Look through the lines below and extract any with the word "frame".

▶ _Dataset extract_
::::::
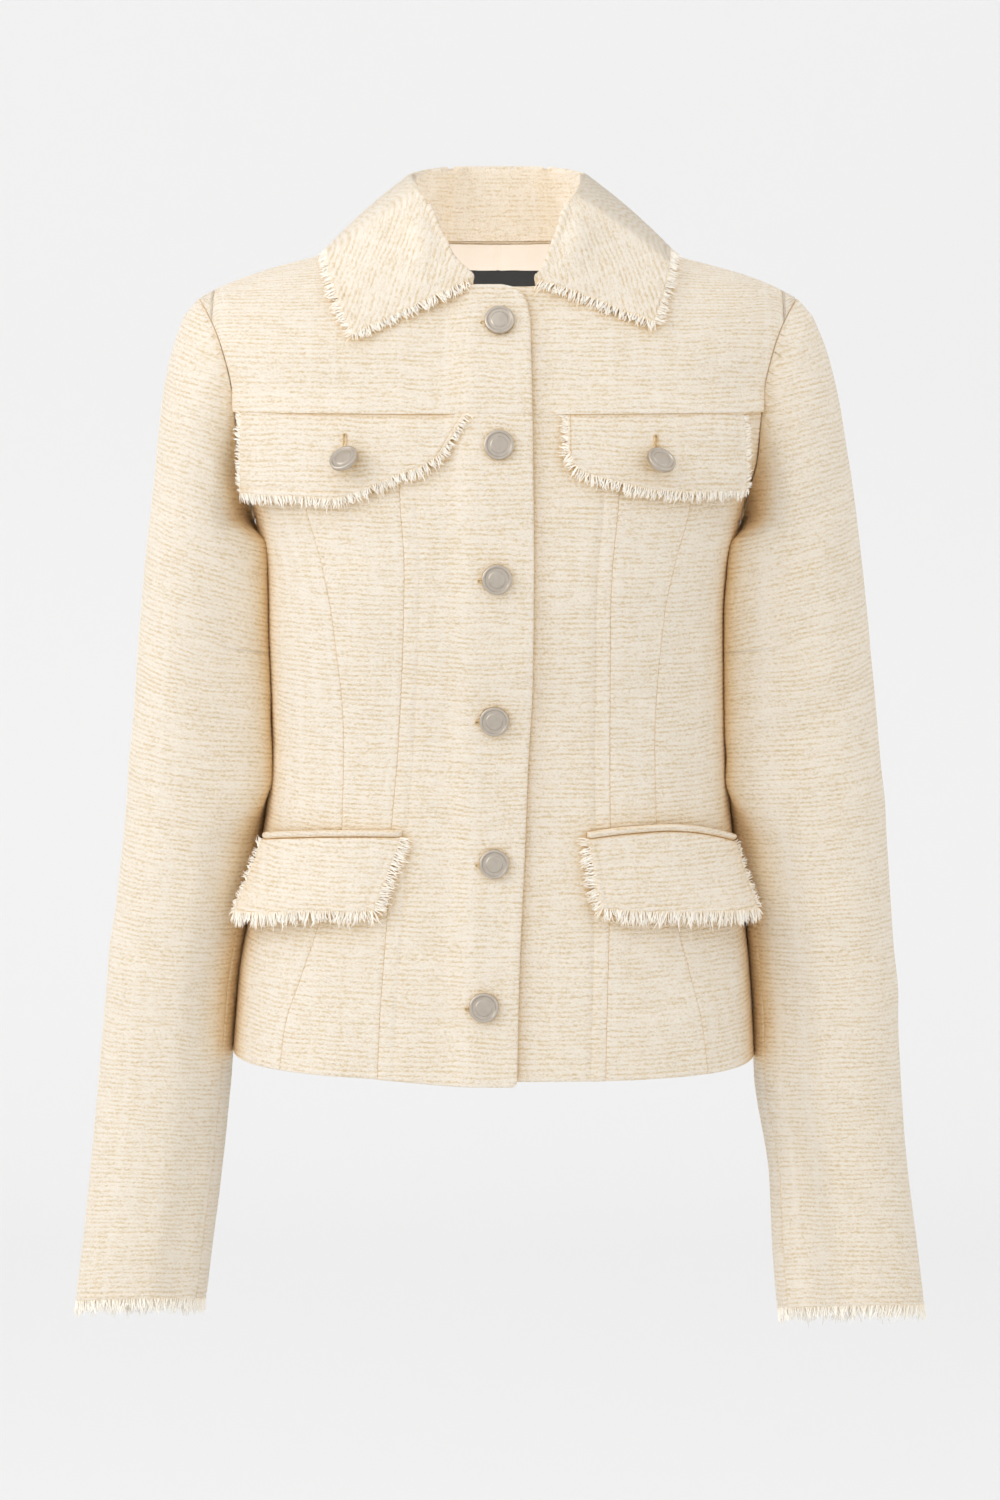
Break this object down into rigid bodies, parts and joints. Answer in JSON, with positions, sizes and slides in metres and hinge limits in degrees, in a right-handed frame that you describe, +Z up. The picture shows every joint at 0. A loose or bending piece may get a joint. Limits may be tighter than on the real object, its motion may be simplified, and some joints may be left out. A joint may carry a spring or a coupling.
{
  "type": "cropped tweed jacket",
  "caption": "Cropped tweed jacket in its worn hollow form: fold-over collar, buttoned front, chest and hip pocket flaps, frayed edges and long sleeves.",
  "frame": {"origin": "middle of the neck's base, level with the shoulder tips, where the wearer's shoulders hold the jacket up", "axes": "+Z up, front towards -Y, the wearer's right at -X"},
  "size_m": [0.5478, 0.2458, 0.7501],
  "materials": {
    "cream_tweed": "matt cream boucle tweed with level slubby ribs",
    "frayed_yarn": "loose frayed cream yarn, matt",
    "cream_lining": "smooth cream lining cloth, soft sheen",
    "black_label": "plain black woven label, no lettering",
    "satin_nickel": "satin nickel-plated metal button"
  },
  "bodies": {
    "root": {"front_yoke_right": "cream_tweed", "front_yoke_left": "cream_tweed", "front_centre_right": "cream_tweed", "front_centre_left": "cream_tweed", "front_middle_right": "cream_tweed", "front_middle_left": "cream_tweed", "front_side_right": "cream_tweed", "front_side_left": "cream_tweed", "back_yoke": "cream_tweed", "back_centre": "cream_tweed", "back_side_right": "cream_tweed", "back_side_left": "cream_tweed", "sleeve_upper_right": "cream_tweed", "sleeve_upper_left": "cream_tweed", "sleeve_under_right": "cream_tweed", "sleeve_under_left": "cream_tweed", "collar": "cream_tweed", "chest_flap_right": "cream_tweed", "chest_flap_left": "cream_tweed", "hip_flap_right": "cream_tweed", "hip_flap_left": "cream_tweed", "pocket_welt_right": "cream_tweed", "pocket_welt_left": "cream_tweed", "back_neck_lining": "cream_lining", "neck_label": "black_label", "button_front_1": "satin_nickel", "button_front_2": "satin_nickel", "button_front_3": "satin_nickel", "button_front_4": "satin_nickel", "button_front_5": "satin_nickel", "button_front_6": "satin_nickel", "button_flap_right": "satin_nickel", "button_flap_left": "satin_nickel", "fringe_collar": "frayed_yarn", "fringe_chest_flap_right": "frayed_yarn", "fringe_chest_flap_left": "frayed_yarn", "fringe_hip_flap_right": "frayed_yarn", "fringe_hip_flap_left": "frayed_yarn", "fringe_cuff_right": "frayed_yarn", "fringe_cuff_left": "frayed_yarn"}
  },
  "joints": []
}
::::::
▶ _Written solution_
Break this object down into rigid bodies, parts and joints. Answer in JSON, with positions, sizes and slides in metres and hinge limits in degrees, in a right-handed frame that you describe, +Z up. The picture shows every joint at 0. A loose or bending piece may get a joint. Limits may be tighter than on the real object, its motion may be simplified, and some joints may be left out. A joint may carry a spring or a coupling.
  "frame": {"origin": "middle of the neck's base, level with the shoulder tips, where the wearer's shoulders hold the jacket up", "axes": "+Z up, front towards -Y, the wearer's right at -X"},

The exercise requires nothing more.